[SHORT PROBLEM] Quote every line from the top of the listing down to and including the line that contains "V = FreeCAD.Vector".

Items from a data source
** start **
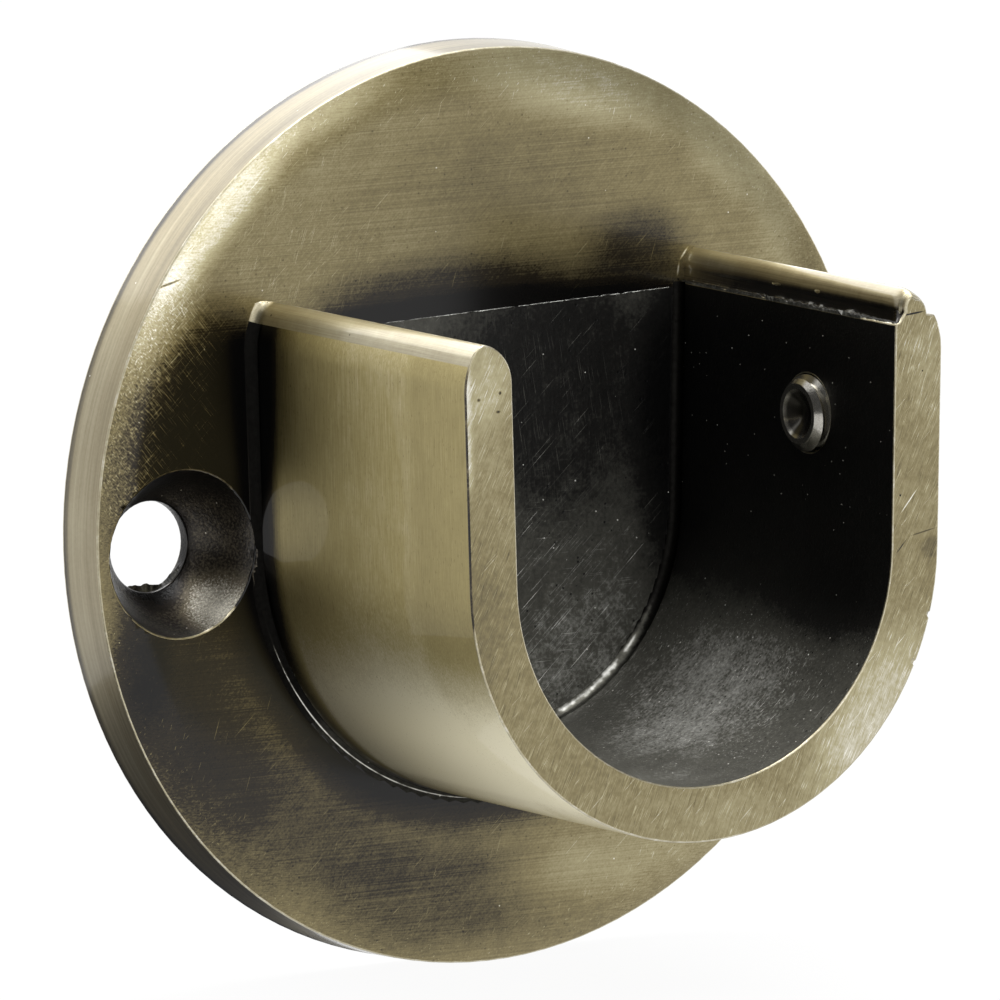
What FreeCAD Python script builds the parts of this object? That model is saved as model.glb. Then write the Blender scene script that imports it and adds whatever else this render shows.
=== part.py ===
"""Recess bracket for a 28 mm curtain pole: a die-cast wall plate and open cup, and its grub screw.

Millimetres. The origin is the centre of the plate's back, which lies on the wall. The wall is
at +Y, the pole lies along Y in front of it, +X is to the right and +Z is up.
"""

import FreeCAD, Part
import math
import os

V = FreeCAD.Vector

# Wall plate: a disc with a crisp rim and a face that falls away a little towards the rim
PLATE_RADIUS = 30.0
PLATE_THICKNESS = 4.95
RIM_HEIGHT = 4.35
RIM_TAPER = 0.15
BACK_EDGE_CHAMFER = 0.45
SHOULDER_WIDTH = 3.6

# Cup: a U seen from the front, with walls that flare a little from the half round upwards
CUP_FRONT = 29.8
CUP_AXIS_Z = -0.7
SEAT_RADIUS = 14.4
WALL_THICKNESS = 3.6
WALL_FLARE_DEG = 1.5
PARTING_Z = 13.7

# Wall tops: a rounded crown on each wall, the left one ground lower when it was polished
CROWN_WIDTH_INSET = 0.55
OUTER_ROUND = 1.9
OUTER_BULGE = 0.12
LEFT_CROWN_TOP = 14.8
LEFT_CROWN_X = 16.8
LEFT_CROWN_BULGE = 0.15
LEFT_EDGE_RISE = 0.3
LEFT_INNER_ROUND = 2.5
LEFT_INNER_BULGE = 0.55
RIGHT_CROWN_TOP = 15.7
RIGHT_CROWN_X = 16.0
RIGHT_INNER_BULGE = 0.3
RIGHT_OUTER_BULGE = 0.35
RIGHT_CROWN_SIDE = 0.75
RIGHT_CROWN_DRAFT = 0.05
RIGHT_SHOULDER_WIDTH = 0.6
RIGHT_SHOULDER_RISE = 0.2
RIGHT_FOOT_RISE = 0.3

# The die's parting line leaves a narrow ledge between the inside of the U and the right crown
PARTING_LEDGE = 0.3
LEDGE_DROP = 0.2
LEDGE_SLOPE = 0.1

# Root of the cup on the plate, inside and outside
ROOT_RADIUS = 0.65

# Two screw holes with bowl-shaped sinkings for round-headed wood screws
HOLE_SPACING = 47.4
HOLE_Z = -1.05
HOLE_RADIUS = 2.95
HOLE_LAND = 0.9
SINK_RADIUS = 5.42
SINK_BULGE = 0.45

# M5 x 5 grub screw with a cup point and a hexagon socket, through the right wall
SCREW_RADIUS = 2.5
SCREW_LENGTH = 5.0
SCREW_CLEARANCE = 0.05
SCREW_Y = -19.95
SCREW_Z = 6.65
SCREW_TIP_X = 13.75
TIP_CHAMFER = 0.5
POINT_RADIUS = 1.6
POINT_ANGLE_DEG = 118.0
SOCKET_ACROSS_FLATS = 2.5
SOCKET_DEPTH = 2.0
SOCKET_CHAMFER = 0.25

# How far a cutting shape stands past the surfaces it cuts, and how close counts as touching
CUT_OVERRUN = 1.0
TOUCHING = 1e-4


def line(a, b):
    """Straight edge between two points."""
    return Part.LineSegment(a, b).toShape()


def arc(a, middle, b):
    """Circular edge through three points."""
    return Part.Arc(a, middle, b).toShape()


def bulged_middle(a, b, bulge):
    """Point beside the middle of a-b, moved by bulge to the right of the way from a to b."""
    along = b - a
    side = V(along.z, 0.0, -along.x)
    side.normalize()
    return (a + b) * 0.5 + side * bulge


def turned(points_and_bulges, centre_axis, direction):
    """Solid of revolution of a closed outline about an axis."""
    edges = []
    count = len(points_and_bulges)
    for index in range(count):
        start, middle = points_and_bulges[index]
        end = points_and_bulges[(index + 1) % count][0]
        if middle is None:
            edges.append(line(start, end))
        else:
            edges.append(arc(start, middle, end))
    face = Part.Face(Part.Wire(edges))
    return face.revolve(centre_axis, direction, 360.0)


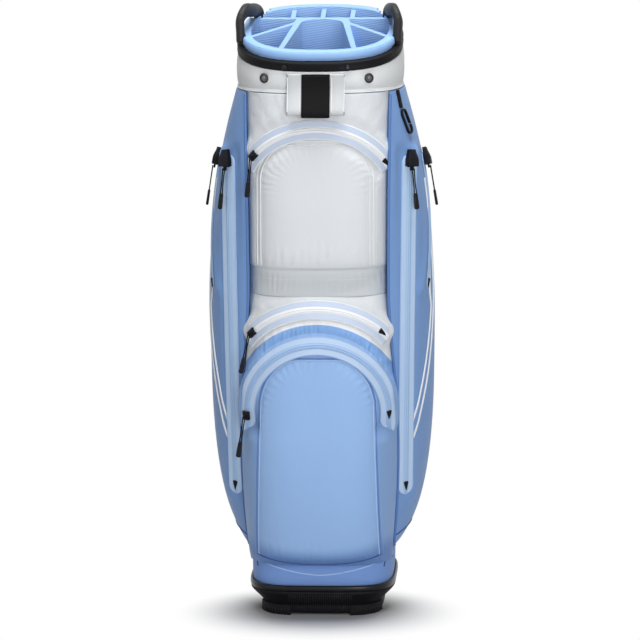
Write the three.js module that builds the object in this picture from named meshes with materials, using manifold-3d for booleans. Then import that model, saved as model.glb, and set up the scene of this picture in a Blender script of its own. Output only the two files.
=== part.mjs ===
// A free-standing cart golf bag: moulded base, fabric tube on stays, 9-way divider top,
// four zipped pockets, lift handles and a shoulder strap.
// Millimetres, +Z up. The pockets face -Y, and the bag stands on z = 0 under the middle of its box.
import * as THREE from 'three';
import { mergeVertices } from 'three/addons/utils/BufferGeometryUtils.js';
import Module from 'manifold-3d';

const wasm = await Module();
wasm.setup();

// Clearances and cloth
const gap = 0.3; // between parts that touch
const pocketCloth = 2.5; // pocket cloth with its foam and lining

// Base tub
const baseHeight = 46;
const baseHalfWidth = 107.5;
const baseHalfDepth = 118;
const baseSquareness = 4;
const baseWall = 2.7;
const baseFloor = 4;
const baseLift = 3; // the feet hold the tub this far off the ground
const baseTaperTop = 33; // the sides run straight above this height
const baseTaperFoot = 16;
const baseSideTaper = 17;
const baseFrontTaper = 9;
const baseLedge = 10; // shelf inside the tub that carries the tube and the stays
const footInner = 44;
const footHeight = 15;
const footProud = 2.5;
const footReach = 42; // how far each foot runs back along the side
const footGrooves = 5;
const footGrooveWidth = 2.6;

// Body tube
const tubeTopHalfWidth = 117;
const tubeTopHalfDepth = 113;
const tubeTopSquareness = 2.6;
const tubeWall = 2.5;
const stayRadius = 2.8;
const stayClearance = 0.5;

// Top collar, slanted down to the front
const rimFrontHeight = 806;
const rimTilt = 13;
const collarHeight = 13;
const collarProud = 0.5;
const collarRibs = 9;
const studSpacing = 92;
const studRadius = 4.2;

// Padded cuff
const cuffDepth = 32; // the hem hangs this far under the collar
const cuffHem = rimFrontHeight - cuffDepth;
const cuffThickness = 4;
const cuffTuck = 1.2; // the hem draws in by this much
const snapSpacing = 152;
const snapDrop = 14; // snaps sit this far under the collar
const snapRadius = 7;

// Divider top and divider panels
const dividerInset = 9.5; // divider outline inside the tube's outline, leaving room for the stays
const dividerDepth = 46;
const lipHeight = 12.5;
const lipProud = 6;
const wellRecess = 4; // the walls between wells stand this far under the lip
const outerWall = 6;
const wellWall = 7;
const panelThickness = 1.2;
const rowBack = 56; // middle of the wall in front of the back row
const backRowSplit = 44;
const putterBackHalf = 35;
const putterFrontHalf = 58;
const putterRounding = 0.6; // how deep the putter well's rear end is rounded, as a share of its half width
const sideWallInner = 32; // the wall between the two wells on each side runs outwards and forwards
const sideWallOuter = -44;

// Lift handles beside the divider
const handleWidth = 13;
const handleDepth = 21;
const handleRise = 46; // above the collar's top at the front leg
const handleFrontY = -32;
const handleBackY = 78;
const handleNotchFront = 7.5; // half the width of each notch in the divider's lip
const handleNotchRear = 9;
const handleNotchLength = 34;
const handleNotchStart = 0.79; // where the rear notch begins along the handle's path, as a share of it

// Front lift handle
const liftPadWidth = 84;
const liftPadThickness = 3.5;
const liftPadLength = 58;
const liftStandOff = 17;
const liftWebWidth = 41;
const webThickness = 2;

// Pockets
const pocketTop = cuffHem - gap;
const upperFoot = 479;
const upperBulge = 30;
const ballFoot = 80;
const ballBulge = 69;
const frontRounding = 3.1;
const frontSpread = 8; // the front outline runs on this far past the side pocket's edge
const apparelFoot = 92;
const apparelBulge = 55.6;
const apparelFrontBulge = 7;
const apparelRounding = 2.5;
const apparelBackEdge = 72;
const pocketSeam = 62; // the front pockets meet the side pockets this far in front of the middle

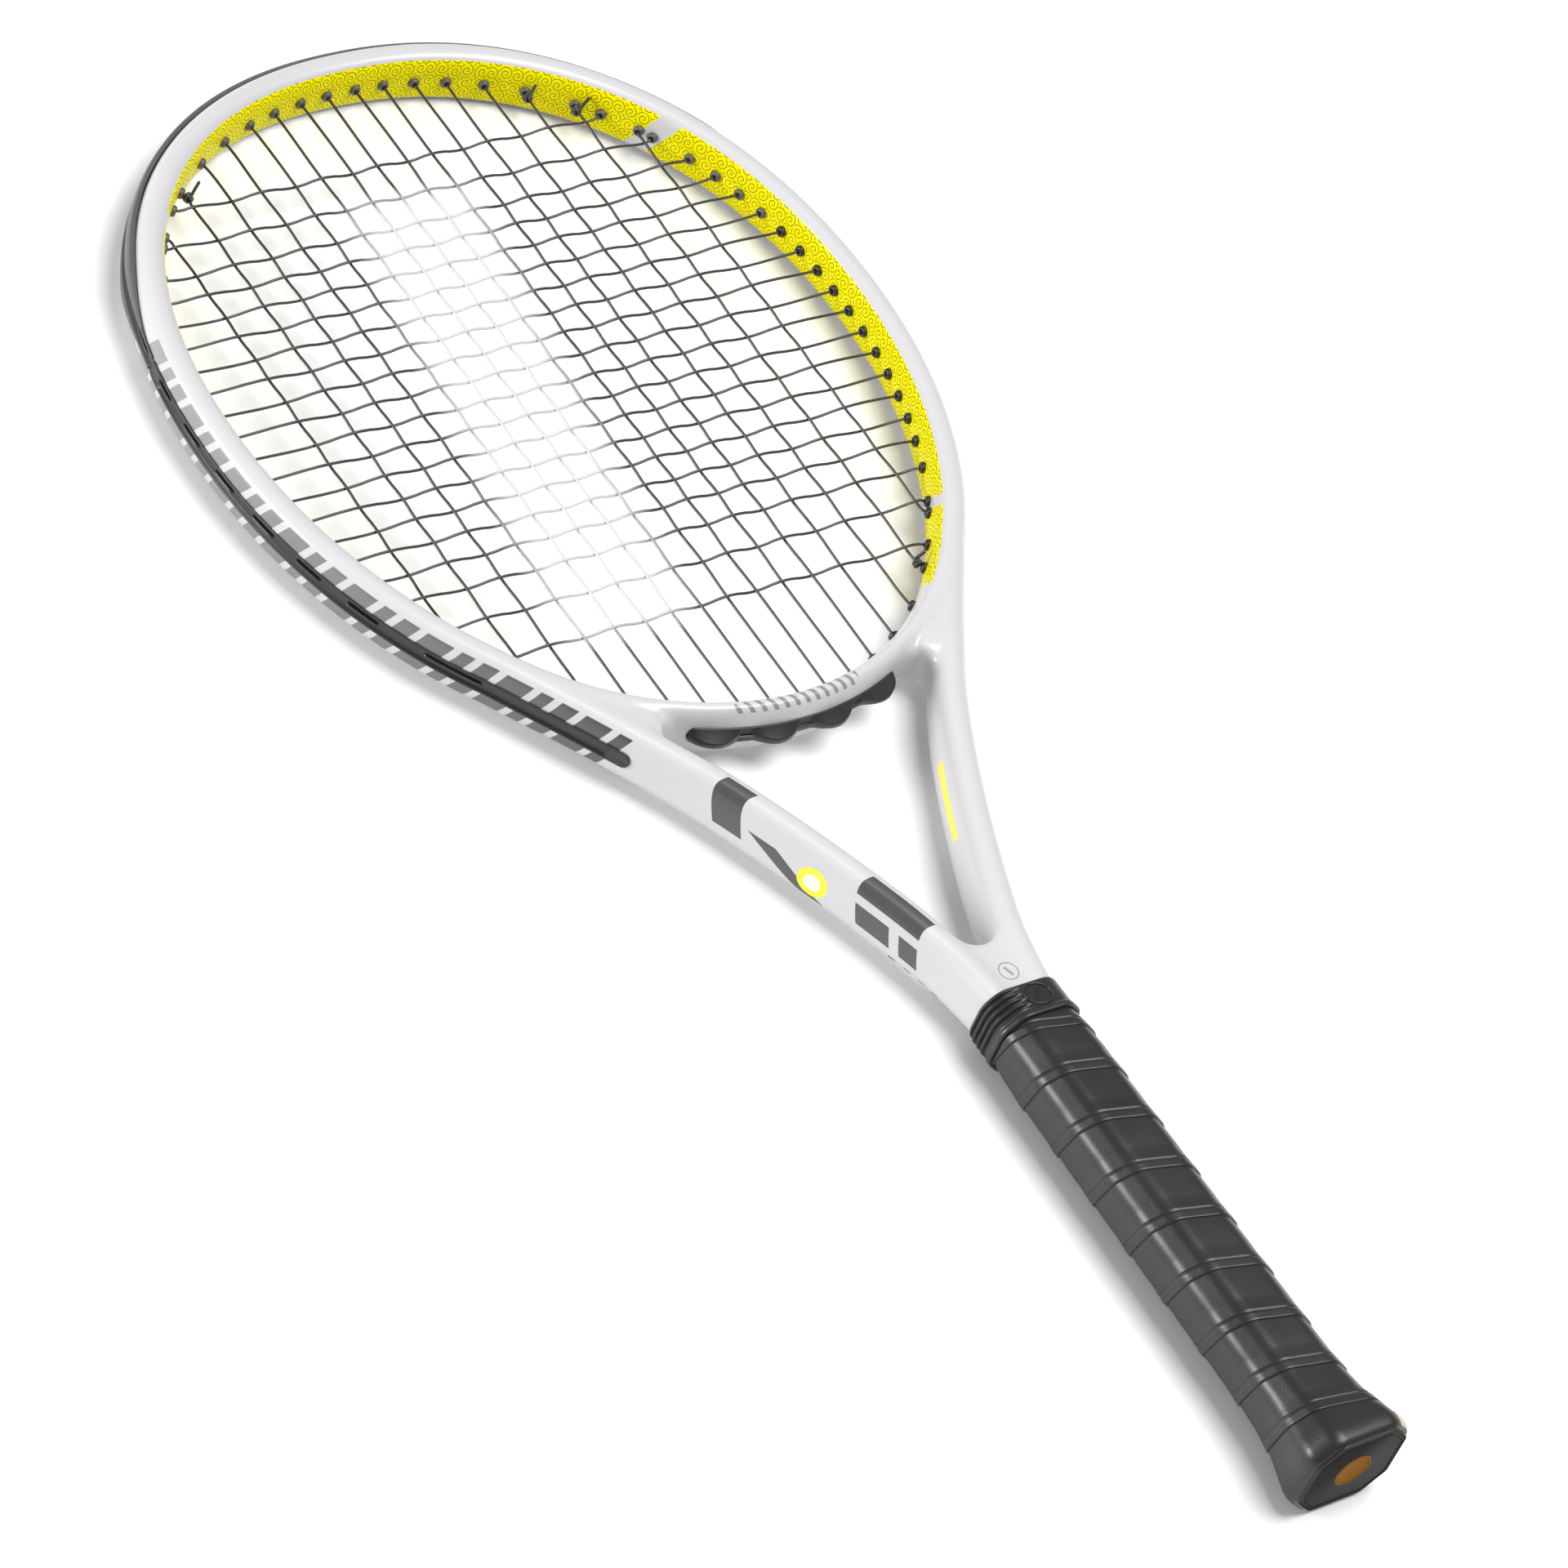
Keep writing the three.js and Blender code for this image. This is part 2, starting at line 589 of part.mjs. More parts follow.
** end **
[TASK RESPONSE]
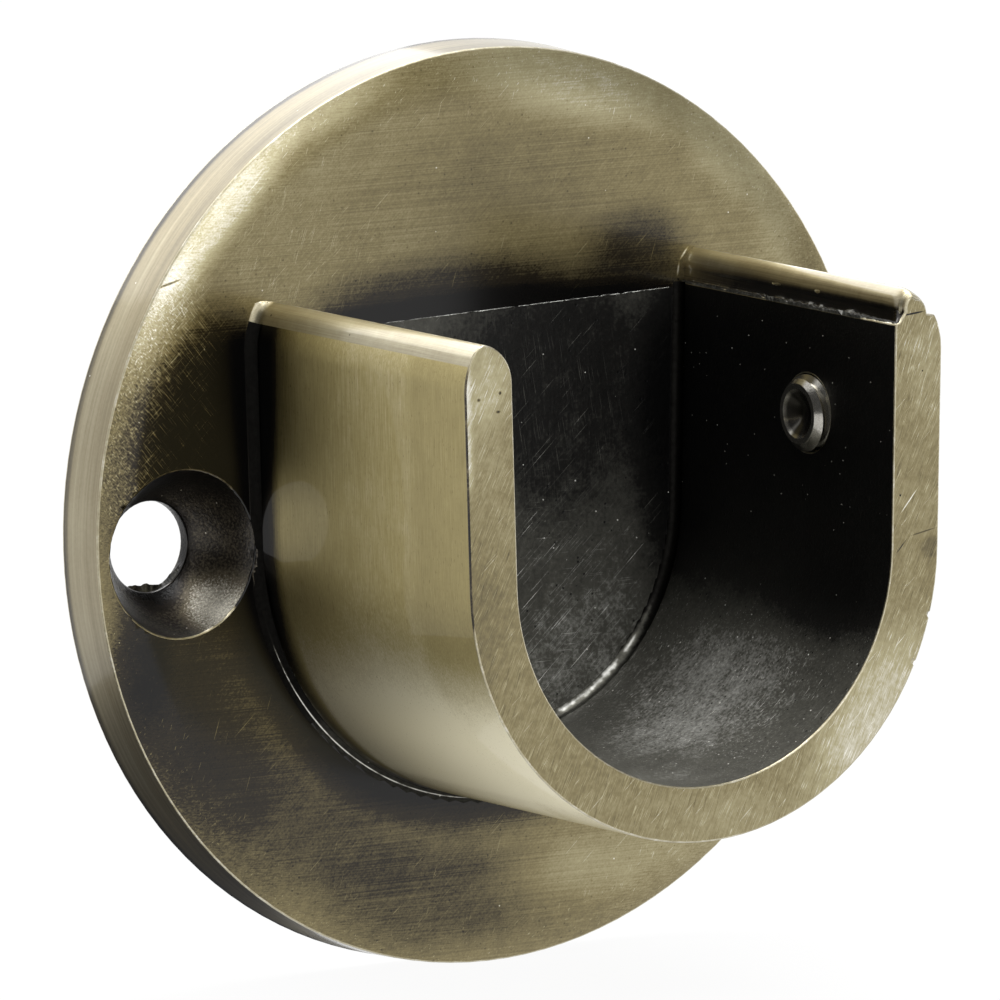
What FreeCAD Python script builds the parts of this object? That model is saved as model.glb. Then write the Blender scene script that imports it and adds whatever else this render shows.
=== part.py ===
"""Recess bracket for a 28 mm curtain pole: a die-cast wall plate and open cup, and its grub screw.

Millimetres. The origin is the centre of the plate's back, which lies on the wall. The wall is
at +Y, the pole lies along Y in front of it, +X is to the right and +Z is up.
"""

import FreeCAD, Part
import math
import os

V = FreeCAD.Vector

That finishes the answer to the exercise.